Value of the Proceedings
In accordance with Article 306, section 2 of the CPC and Article 97-A, section 1, paragraph a) of the CPPT and Article 3, section 2 of the Regulation of Costs in Tax Arbitration Proceedings, the case is assigned a value of € 133,763.26.
Costs
Pursuant to Article 22, section 4 of the RJAT, the amount of costs is fixed at € 3,060 (three thousand and sixty euros), in accordance with Table I attached to the Regulation of Costs in Tax Arbitration Proceedings, to be borne by the Tax and Customs Authority.
Let notice be given.
Lisbon, 16 October 2014
The Arbitrators,
José Poças Falcão
Alberto Amorim Pereira
Rapporteur
António Alberto Franco
Member
Text prepared by computer, in accordance with section 5 of Article 131 of the CPC, applicable by reference from paragraph e) of section 1 of Article 29 of Decree-Law No. 10/2011, of 20/01.

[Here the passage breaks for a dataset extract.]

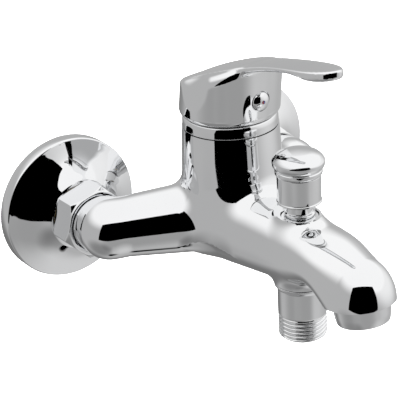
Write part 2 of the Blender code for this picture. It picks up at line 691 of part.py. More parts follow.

The drafting of this decision is governed by the old spelling.
[1] As amended by later statutes.
[2] And there are no essential proven facts.
[3] As amended by later statutes.
[4] Acronym for the Single Circulation Tax Code.
[5] CIUC - Article 4
Temporal scope of application
1 - The single circulation tax has annual periodicity and is owed in full in each year to which it applies.
2 - The taxation period corresponds to the year that begins on the date of registration or on each of its anniversaries, with respect to vehicles in categories A, B, C, D and E, and to the calendar year, with respect to vehicles in categories F and G.
3 - The tax is owed until the cancellation of registration or record due to scrapping carried out in accordance with the law. (Added by Law No. 66-B/2012, of 31 December)
[6] The genesis of the tax legal relationship presupposes the cumulative verification of the three requirements necessary for its arising, namely: the real element, the personal element and the temporal element. (In this sense see, among many other authors, Freitas Pereira, M. H., Taxation, 3rd Edition, Almedina, Coimbra, 2009).
[7] Under the heading "principle of equivalence" Article 1 of the CIUC provides: "The single circulation tax obeys the principle of equivalence, seeking to burden taxpayers in accordance with the cost of road and environmental damage that they cause, in fulfilment of a general rule of tax equality".
On the notion of the principle of equivalence, SÉRGIO VASQUES tells us: "In accordance with the principle of equivalence, the tax must be shaped with regard to the benefit that the taxpayer derives from public activity, or with regard to the cost that he imputes to the community by his own activity" (See Special Consumption Taxes, Almedina, 2000, p. 110).
And, further ahead, this Professor explains, with respect to motor vehicles: "a tax on motor vehicles based on a rule of equivalence will be equal only if those who cause the same road wear and the same environmental cost pay the same tax; and those who cause different wear and environmental cost, pay different tax as well.